* START *

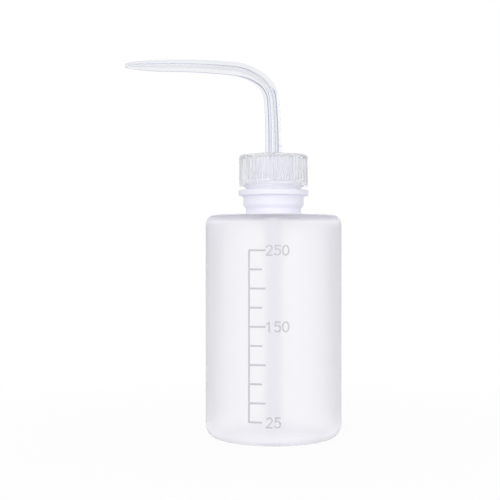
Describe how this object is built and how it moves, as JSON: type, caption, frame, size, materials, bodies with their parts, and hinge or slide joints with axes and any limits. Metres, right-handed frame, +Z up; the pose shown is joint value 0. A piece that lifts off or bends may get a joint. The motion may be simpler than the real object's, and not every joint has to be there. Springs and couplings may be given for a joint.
{
  "type": "wash bottle",
  "caption": "Squeeze wash bottle with raised volume marks, a ribbed clear screw cap, a sealing plug, a bent swivelling spout and a dip tube.",
  "frame": {"origin": "on the bottle's axis, in the plane of the standing ring", "axes": "+Z up along the bottle, spout along -X at rest, graduations on the -Y side"},
  "size_m": [0.1011, 0.0636, 0.1767],
  "materials": {
    "frosted_polyethylene": "frosted, milky translucent",
    "clear_polypropylene": "clear gloss with a faint blue tint",
    "plug_polyethylene": "satin, milky translucent",
    "spout_polyethylene": "smooth, hazy clear",
    "tube_polyethylene": "satin, hazy"
  },
  "bodies": {
    "bottle": {"bottle": "frosted_polyethylene"},
    "head": {"inner_plug": "plug_polyethylene", "dip_tube": "tube_polyethylene"},
    "cap": {"screw_cap": "clear_polypropylene"},
    "spout": {"spout": "spout_polyethylene"}
  },
  "joints": [
    {"name": "cap_turn", "type": "hinge", "parent": "head", "child": "cap", "pos_m": [0, 0, 0.1245], "axis": [0, 0, 1], "range_deg": [0, 540]},
    {"name": "head_rise", "type": "slide", "parent": "bottle", "child": "head", "axis": [0, 0, 1], "range_m": [0, 0.00635]},
    {"name": "spout_swivel", "type": "hinge", "parent": "head", "child": "spout", "pos_m": [0, 0, 0.1302], "axis": [0, 0, 1], "continuous": true}
  ],
  "couplings": [
    {"joint": "head_rise", "follows": "cap_turn", "m_per_rad": 0.00067322}
  ]
}
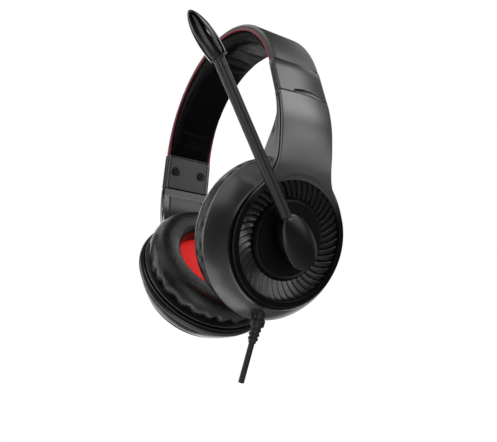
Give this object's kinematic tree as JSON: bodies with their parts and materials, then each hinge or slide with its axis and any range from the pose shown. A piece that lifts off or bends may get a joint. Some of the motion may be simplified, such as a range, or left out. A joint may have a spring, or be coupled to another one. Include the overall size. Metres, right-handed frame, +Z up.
{
  "type": "gaming headset",
  "caption": "Over-ear headset: padded arch headband with sliding arms, leaning round cups with finned faces and soft ear pads, and a boom microphone that swings about the left cup.",
  "frame": {"origin": "middle of the headband's inner face at the crown, where a head or a stand hook touches", "axes": "+Z up; the wearer looks along -Y; +X is the wearer's left, the microphone side"},
  "size_m": [0.1931, 0.1416, 0.2432],
  "materials": {
    "headband_cover": "soft matte",
    "piping": "satin",
    "leatherette": "fine grain",
    "steel": "brushed",
    "shell": "satin",
    "inner_trim": "satin",
    "screws": "black",
    "fins": "satin",
    "hub": "satin",
    "driver_plastic": "matte",
    "driver_cone": "satin film",
    "speaker_cloth": "woven",
    "boom": "satin",
    "mic_capsule": "gloss",
    "aluminium": "satin",
    "rubber": "matte"
  },
  "bodies": {
    "headband": {"headband_cover": "headband_cover", "headband_piping": "piping", "head_cushion": "leatherette", "spring_band": "steel", "sleeve_shell_left": "shell", "sleeve_plate_left": "inner_trim", "sleeve_screws_left": "screws", "sleeve_shell_right": "shell", "sleeve_plate_right": "inner_trim", "sleeve_screws_right": "screws"},
    "left_cup": {"slider_bar_left": "steel", "cup_face_left": "shell", "cup_housing_left": "shell", "arm_cover_left": "inner_trim", "fin_insert_left": "fins", "hub_disc_left": "hub", "baffle_left": "inner_trim", "driver_frame_left": "driver_plastic", "driver_magnet_left": "steel", "driver_cone_left": "driver_cone", "speaker_cloth_left": "speaker_cloth", "pad_ring_left": "inner_trim", "cup_screws_left": "screws", "ear_pad_left": "leatherette", "mic_washer": "steel", "cable_boot": "rubber", "cable_stub": "rubber"},
    "right_cup": {"slider_bar_right": "steel", "cup_face_right": "shell", "cup_housing_right": "shell", "arm_cover_right": "inner_trim", "fin_insert_right": "fins", "hub_disc_right": "hub", "baffle_right": "inner_trim", "driver_frame_right": "driver_plastic", "driver_magnet_right": "steel", "driver_cone_right": "driver_cone", "speaker_cloth_right": "speaker_cloth", "pad_ring_right": "inner_trim", "cup_screws_right": "screws", "ear_pad_right": "leatherette"},
    "microphone": {"mic_boss": "shell", "mic_shaft": "steel", "mic_clip": "steel", "mic_boom": "boom", "mic_collar": "boom", "mic_capsule": "mic_capsule", "mic_element": "aluminium"}
  },
  "joints": [
    {"name": "slider_left", "type": "slide", "parent": "headband", "child": "left_cup", "axis": [0.1736, 0, -0.9848], "range_m": [0, 0.022]},
    {"name": "slider_right", "type": "slide", "parent": "headband", "child": "right_cup", "axis": [-0.1736, 0, -0.9848], "range_m": [0, 0.022]},
    {"name": "mic_swing", "type": "hinge", "parent": "left_cup", "child": "microphone", "pos_m": [0.05547, 0, -0.15876], "axis": [0.8949, 0, -0.4462], "range_deg": [-40, 90]}
  ]
}
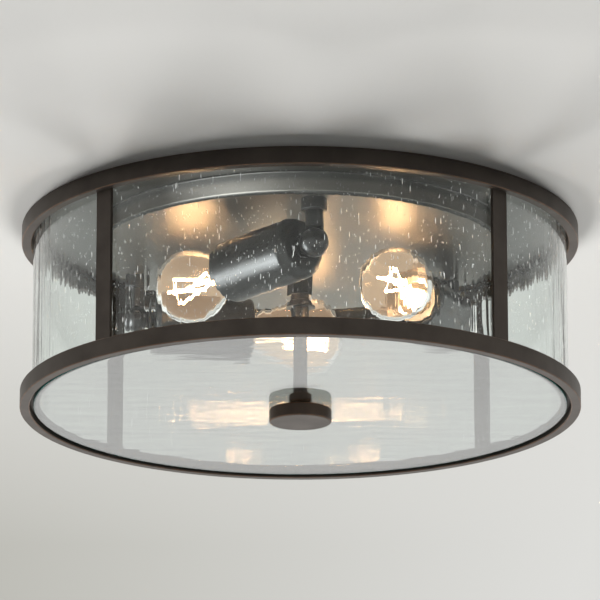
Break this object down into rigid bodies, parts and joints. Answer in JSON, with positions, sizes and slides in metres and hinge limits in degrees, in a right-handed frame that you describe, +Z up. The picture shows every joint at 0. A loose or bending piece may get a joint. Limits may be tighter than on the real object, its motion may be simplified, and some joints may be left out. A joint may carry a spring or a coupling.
{
  "type": "ceiling lantern",
  "caption": "Flush ceiling lantern: seeded-glass drum in flat bronze rings, swivelling lamp sockets inside, and a flat glass floor held up by a disc knob.",
  "frame": {"origin": "on the drum's axis in the ceiling plane, midway between the crossbar's two slots at its upper face", "axes": "+Z up into the ceiling, +X along the crossbar, -Y towards the viewer of the picture"},
  "size_m": [0.4569, 0.457, 0.163],
  "materials": {
    "bronze": "dark bronze, satin, with worn coppery edges",
    "brushed_pan": "satin, finely brushed",
    "zinc_plate": "zinc plated",
    "brass": "plain",
    "bulb_base_metal": "satin",
    "seeded_glass": "clear, seeded and slightly wavy",
    "clear_glass": "clear, faintly green",
    "bulb_glass": "clear, faintly amber",
    "mount_glass": "clear",
    "filament": "glowing warm white",
    "ceramic": "glazed white",
    "gasket": "matte",
    "black_insulation": "plain",
    "white_insulation": "plain",
    "wire_nut_plastic": "plain"
  },
  "bodies": {
    "frame": {"black_leads": "black_insulation", "bottom_gasket": "gasket", "bottom_ring": "bronze", "ceiling_pan": "brushed_pan", "centre_nipple": "zinc_plate", "centre_rod": "bronze", "collar_nut": "bronze", "crossbar": "zinc_plate", "cup_washer": "bronze", "cylinder_gasket": "gasket", "earth_screw": "brass", "glass_cylinder": "seeded_glass", "lock_nuts": "zinc_plate", "pan_screws": "zinc_plate", "pivot_screw_1": "zinc_plate", "pivot_screw_2": "zinc_plate", "pivot_screw_3": "zinc_plate", "post_1": "bronze", "post_2": "bronze", "post_3": "bronze", "post_4": "bronze", "post_screws": "bronze", "rod_coupling": "bronze", "socket_nuts_1": "bronze", "socket_nuts_2": "bronze", "socket_nuts_3": "bronze", "socket_stem_1": "bronze", "socket_stem_2": "bronze", "socket_stem_3": "bronze", "top_gasket": "gasket", "top_ring": "bronze", "white_leads": "white_insulation", "wire_nuts": "wire_nut_plastic"},
    "cover": {"bottom_glass": "clear_glass", "glass_washers": "gasket"},
    "knob": {"finial_knob": "bronze"},
    "socket_1": {"swivel_knuckle_1": "bronze", "socket_cup_1": "bronze", "lamp_holder_1": "ceramic", "lamp_contacts_1": "brass"},
    "bulb_1": {"bulb_base_1": "bulb_base_metal", "bulb_glass_1": "bulb_glass", "bulb_mount_1": "mount_glass", "bulb_filaments_1": "filament"},
    "socket_2": {"swivel_knuckle_2": "bronze", "socket_cup_2": "bronze", "lamp_holder_2": "ceramic", "lamp_contacts_2": "brass"},
    "bulb_2": {"bulb_base_2": "bulb_base_metal", "bulb_glass_2": "bulb_glass", "bulb_mount_2": "mount_glass", "bulb_filaments_2": "filament"},
    "socket_3": {"swivel_knuckle_3": "bronze", "socket_cup_3": "bronze", "lamp_holder_3": "ceramic", "lamp_contacts_3": "brass"},
    "bulb_3": {"bulb_base_3": "bulb_base_metal", "bulb_glass_3": "bulb_glass", "bulb_mount_3": "mount_glass", "bulb_filaments_3": "filament"}
  },
  "joints": [
    {"name": "socket_tilt_1", "type": "hinge", "parent": "frame", "child": "socket_1", "pos_m": [0.00983, -0.15208, -0.056], "axis": [-0.7396, -0.673, 0], "range_deg": [-3.5, 14]},
    {"name": "bulb_out_1", "type": "slide", "parent": "socket_1", "child": "bulb_1", "axis": [-0.6726, 0.7392, -0.0349], "range_m": [0, 0.025]},
    {"name": "socket_tilt_2", "type": "hinge", "parent": "frame", "child": "socket_2", "pos_m": [0.12679, 0.08456, -0.056], "axis": [0.9391, -0.3437, 0], "range_deg": [-3.5, 14]},
    {"name": "bulb_out_2", "type": "slide", "parent": "socket_2", "child": "bulb_2", "axis": [-0.3435, -0.9385, -0.0349], "range_m": [0, 0.025]},
    {"name": "socket_tilt_3", "type": "hinge", "parent": "frame", "child": "socket_3", "pos_m": [-0.13662, 0.06752, -0.056], "axis": [-0.1942, 0.981, 0], "range_deg": [-3.5, 14]},
    {"name": "bulb_out_3", "type": "slide", "parent": "socket_3", "child": "bulb_3", "axis": [0.9804, 0.1941, -0.0349], "range_m": [0, 0.025]},
    {"name": "cover_drop", "type": "slide", "parent": "frame", "child": "cover", "axis": [0, 0, -1], "range_m": [0, 0.007]},
    {"name": "knob_turn", "type": "hinge", "parent": "cover", "child": "knob", "pos_m": [0, 0, -0.1575], "axis": [0, 0, -1], "range_deg": [0, 2521]}
  ],
  "couplings": [
    {"joint": "knob_turn", "follows": "cover_drop", "rad_per_m": 6283.2}
  ]
}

* END *

> [AIM]
Go through the listing above and pull out each line containing the word "bends".

> [TASK ANSWER]
Describe how this object is built and how it moves, as JSON: type, caption, frame, size, materials, bodies with their parts, and hinge or slide joints with axes and any limits. Metres, right-handed frame, +Z up; the pose shown is joint value 0. A piece that lifts off or bends may get a joint. The motion may be simpler than the real object's, and not every joint has to be there. Springs and couplings may be given for a joint.
Give this object's kinematic tree as JSON: bodies with their parts and materials, then each hinge or slide with its axis and any range from the pose shown. A piece that lifts off or bends may get a joint. Some of the motion may be simplified, such as a range, or left out. A joint may have a spring, or be coupled to another one. Include the overall size. Metres, right-handed frame, +Z up.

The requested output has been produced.